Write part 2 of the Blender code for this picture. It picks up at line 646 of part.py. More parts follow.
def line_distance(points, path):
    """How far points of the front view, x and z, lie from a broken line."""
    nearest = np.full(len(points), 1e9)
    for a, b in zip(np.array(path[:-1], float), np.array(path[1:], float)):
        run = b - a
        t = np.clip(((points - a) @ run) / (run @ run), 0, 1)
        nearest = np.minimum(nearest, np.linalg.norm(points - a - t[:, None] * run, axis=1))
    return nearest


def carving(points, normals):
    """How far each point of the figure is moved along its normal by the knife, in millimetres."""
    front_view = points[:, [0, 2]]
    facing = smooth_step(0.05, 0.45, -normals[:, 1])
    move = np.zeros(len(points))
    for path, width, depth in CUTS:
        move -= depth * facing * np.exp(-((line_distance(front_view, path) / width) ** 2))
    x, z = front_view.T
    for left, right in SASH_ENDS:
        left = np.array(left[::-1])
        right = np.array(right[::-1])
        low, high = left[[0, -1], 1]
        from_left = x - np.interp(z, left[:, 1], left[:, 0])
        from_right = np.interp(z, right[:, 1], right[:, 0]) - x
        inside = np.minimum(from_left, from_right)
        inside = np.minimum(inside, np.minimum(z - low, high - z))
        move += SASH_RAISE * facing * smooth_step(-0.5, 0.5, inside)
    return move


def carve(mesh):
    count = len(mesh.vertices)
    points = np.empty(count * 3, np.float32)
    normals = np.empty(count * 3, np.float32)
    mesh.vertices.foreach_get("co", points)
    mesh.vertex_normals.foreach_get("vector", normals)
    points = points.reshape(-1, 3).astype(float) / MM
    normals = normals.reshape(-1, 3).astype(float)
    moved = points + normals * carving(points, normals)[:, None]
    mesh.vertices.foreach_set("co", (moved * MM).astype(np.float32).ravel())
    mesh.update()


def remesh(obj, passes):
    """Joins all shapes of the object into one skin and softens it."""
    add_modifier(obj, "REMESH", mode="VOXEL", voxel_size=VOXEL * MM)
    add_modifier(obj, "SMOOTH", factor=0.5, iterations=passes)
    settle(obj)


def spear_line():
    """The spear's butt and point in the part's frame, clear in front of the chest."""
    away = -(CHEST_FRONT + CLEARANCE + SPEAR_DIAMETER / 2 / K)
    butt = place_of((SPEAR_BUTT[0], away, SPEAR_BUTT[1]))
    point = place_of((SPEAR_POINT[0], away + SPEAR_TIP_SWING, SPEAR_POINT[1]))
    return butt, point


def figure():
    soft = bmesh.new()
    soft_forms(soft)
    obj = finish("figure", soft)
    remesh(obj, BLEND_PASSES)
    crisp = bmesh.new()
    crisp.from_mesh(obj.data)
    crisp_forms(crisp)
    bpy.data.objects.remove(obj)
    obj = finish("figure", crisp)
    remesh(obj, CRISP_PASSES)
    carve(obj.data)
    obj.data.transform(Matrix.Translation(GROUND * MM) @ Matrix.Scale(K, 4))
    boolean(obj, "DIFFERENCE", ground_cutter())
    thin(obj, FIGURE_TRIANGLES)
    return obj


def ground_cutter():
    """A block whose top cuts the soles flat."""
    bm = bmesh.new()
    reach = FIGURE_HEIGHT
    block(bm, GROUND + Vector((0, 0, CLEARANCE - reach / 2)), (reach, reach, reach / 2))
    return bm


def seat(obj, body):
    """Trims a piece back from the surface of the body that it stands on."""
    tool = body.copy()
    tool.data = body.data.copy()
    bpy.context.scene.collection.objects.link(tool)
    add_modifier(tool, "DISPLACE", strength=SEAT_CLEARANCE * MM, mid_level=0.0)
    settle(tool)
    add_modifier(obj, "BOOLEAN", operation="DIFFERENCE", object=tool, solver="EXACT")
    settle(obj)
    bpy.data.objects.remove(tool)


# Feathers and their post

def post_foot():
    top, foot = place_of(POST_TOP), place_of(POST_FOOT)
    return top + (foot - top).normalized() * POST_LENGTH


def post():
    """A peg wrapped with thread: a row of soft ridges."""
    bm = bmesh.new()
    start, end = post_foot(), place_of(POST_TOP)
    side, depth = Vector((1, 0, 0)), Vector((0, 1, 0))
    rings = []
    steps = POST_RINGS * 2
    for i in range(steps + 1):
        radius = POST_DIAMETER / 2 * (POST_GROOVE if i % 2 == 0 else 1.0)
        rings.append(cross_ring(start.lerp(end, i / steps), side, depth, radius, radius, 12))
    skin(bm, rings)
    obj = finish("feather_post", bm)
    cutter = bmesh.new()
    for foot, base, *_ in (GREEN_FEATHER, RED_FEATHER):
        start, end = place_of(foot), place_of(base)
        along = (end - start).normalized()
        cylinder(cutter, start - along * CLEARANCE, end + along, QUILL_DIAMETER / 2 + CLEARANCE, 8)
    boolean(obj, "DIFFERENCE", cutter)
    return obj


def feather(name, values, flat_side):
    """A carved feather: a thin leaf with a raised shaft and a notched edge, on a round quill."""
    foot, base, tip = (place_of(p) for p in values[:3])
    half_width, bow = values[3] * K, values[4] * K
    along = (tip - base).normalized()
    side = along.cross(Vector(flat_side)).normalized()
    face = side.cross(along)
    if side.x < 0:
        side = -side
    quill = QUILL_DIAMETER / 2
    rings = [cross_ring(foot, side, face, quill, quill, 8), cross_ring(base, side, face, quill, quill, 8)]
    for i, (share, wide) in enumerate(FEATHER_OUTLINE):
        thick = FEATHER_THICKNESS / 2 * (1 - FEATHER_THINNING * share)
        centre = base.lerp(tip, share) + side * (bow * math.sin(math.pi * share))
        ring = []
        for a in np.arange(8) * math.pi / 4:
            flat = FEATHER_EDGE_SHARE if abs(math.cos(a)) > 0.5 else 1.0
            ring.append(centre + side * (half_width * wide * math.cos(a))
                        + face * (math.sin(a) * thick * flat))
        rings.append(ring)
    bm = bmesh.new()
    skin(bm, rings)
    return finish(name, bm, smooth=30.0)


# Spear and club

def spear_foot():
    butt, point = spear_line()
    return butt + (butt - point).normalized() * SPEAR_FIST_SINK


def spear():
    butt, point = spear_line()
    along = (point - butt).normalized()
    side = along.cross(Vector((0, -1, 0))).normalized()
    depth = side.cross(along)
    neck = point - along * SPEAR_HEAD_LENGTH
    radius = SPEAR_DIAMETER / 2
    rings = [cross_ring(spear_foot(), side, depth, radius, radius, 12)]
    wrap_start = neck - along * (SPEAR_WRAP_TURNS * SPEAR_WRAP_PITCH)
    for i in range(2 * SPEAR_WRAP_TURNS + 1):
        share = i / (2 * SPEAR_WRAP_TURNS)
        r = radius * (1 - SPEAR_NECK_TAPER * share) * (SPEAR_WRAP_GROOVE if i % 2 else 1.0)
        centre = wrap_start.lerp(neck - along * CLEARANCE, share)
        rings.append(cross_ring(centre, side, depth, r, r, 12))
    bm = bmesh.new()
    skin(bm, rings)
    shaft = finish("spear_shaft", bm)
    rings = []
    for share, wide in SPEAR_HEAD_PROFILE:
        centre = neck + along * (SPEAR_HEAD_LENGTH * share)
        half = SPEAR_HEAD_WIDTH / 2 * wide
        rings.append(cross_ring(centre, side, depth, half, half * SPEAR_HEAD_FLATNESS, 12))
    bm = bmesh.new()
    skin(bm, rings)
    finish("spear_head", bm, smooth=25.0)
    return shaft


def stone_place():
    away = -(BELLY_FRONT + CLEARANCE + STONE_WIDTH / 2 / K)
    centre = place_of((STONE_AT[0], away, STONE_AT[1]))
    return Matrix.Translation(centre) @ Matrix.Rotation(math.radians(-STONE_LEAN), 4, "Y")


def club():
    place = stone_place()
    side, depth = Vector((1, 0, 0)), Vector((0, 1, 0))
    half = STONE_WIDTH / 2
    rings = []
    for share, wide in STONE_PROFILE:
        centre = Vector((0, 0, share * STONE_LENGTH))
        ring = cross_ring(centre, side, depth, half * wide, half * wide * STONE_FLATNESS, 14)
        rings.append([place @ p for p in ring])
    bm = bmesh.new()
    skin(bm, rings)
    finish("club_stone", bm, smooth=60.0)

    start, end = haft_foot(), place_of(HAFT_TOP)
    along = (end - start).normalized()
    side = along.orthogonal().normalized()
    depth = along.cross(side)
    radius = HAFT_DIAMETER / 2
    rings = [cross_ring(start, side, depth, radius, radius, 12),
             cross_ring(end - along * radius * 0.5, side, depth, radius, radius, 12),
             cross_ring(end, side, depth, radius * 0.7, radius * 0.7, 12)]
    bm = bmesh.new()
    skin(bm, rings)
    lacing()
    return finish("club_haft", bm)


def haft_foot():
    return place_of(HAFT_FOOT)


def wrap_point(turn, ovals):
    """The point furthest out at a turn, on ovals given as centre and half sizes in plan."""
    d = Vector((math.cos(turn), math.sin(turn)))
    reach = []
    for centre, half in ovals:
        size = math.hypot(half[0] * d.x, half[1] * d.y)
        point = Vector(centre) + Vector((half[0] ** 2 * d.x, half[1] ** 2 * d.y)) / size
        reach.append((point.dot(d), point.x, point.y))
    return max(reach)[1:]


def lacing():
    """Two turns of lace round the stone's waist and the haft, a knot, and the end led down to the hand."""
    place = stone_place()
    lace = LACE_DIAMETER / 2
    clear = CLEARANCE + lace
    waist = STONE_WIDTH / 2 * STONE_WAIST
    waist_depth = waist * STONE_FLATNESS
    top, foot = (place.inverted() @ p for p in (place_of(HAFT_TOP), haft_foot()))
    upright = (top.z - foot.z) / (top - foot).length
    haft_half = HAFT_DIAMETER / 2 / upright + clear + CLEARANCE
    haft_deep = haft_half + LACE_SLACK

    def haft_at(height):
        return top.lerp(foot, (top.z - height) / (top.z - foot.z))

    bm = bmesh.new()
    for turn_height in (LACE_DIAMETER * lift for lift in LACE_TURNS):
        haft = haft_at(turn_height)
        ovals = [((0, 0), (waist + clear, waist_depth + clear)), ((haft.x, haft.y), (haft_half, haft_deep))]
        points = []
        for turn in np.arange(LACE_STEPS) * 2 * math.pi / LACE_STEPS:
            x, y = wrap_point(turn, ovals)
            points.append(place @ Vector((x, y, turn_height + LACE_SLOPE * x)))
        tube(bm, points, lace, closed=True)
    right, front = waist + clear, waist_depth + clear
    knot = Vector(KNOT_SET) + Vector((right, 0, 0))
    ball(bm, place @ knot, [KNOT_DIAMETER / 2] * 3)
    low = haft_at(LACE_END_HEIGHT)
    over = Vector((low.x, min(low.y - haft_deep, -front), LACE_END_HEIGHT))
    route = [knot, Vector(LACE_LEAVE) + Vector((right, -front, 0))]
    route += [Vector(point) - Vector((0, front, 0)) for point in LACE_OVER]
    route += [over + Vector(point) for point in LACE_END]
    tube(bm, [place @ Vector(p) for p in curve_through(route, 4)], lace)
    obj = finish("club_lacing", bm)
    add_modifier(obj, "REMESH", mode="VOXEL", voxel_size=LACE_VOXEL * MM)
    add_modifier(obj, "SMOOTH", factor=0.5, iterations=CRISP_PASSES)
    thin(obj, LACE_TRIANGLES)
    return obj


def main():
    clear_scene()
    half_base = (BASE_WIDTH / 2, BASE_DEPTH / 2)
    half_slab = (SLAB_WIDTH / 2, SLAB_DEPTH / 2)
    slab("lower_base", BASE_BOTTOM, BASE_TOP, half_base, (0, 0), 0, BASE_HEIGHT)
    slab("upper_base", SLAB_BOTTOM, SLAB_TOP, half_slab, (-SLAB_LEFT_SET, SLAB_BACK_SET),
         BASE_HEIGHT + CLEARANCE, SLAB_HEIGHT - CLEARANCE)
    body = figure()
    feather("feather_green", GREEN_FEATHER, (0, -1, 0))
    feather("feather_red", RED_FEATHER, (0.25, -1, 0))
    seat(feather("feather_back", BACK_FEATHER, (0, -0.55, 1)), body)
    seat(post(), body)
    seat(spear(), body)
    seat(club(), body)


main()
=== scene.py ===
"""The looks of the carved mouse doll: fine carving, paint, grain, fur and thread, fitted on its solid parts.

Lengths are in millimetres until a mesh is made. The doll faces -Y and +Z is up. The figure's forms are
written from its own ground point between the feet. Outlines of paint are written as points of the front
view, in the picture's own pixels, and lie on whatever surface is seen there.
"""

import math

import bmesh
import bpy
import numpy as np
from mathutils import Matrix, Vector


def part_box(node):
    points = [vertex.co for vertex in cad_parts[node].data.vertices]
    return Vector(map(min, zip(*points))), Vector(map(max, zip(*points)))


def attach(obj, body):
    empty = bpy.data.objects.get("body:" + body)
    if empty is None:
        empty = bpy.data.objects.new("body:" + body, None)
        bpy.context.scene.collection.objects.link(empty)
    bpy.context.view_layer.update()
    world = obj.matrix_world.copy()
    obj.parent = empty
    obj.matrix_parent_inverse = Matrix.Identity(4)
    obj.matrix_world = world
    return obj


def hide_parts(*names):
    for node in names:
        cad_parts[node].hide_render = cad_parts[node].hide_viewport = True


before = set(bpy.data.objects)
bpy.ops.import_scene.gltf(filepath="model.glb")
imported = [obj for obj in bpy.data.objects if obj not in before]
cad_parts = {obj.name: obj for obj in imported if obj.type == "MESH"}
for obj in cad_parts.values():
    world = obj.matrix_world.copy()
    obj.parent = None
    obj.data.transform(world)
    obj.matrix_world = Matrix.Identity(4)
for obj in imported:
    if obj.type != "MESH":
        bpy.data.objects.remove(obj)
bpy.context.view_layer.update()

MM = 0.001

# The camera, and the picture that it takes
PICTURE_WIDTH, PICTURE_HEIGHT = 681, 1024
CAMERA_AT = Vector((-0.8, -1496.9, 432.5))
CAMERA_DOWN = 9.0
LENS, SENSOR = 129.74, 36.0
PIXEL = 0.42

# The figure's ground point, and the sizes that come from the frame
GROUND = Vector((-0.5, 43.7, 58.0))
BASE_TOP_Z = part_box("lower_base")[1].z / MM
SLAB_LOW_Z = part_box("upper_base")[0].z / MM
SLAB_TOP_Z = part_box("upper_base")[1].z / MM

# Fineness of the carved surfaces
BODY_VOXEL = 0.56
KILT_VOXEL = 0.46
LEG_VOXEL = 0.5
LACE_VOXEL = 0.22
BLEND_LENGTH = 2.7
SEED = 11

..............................

Stated problem: Reproduce verbatim only the segment of the listing bounded by the line containing "GREEN_FEATHER, (0, -1, 0))" and the line containing "its solid parts.", with both boundary lines included.

Task result:
    feather("feather_green", GREEN_FEATHER, (0, -1, 0))
    feather("feather_red", RED_FEATHER, (0.25, -1, 0))
    seat(feather("feather_back", BACK_FEATHER, (0, -0.55, 1)), body)
    seat(post(), body)
    seat(spear(), body)
    seat(club(), body)


main()
=== scene.py ===
"""The looks of the carved mouse doll: fine carving, paint, grain, fur and thread, fitted on its solid parts.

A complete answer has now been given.